* start Data segment *
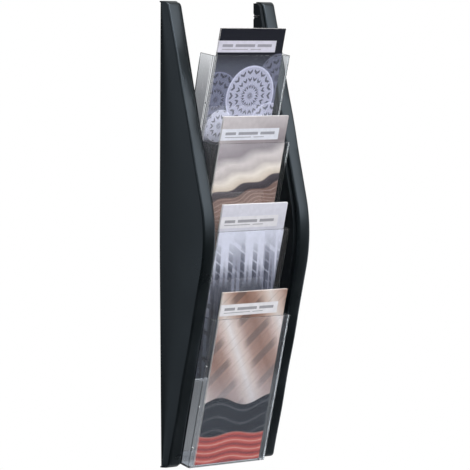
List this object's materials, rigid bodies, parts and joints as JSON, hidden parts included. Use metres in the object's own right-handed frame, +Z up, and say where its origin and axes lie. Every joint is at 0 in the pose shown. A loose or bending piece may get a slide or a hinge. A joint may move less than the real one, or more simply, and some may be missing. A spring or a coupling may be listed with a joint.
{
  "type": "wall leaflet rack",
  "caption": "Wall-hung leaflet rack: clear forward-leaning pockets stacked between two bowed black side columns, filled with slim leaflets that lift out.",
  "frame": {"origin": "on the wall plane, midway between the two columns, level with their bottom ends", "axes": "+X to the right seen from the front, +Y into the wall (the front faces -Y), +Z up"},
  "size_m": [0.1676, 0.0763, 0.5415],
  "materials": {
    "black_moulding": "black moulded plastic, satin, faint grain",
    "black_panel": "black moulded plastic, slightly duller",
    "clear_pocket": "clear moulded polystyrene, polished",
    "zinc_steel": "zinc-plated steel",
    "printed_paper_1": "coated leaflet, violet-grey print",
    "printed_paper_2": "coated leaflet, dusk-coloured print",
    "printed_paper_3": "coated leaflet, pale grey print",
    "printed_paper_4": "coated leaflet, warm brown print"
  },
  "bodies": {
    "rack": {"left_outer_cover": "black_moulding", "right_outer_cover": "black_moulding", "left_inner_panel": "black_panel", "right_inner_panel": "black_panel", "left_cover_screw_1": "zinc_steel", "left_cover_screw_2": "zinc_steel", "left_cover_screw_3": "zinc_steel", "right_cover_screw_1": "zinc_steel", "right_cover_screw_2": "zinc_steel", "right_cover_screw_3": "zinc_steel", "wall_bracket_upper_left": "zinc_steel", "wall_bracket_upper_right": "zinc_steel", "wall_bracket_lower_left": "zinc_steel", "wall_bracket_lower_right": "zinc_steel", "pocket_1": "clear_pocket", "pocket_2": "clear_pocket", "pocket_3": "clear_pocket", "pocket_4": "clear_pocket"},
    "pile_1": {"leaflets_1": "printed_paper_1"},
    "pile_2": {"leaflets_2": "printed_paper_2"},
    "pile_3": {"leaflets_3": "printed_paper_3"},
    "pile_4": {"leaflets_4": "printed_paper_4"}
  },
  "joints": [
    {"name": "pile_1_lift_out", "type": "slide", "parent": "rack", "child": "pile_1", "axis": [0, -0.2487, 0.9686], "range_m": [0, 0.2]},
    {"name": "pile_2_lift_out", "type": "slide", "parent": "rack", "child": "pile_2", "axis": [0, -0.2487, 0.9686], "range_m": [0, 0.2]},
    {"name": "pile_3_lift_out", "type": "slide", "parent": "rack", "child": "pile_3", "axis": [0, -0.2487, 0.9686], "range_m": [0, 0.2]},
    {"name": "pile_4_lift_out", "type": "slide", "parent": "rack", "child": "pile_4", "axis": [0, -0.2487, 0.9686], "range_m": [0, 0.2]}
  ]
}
* end Data segment *
• Work to do: Report each line in the data that holds the word "joints".

• Task result:
List this object's materials, rigid bodies, parts and joints as JSON, hidden parts included. Use metres in the object's own right-handed frame, +Z up, and say where its origin and axes lie. Every joint is at 0 in the pose shown. A loose or bending piece may get a slide or a hinge. A joint may move less than the real one, or more simply, and some may be missing. A spring or a coupling may be listed with a joint.
  "joints": [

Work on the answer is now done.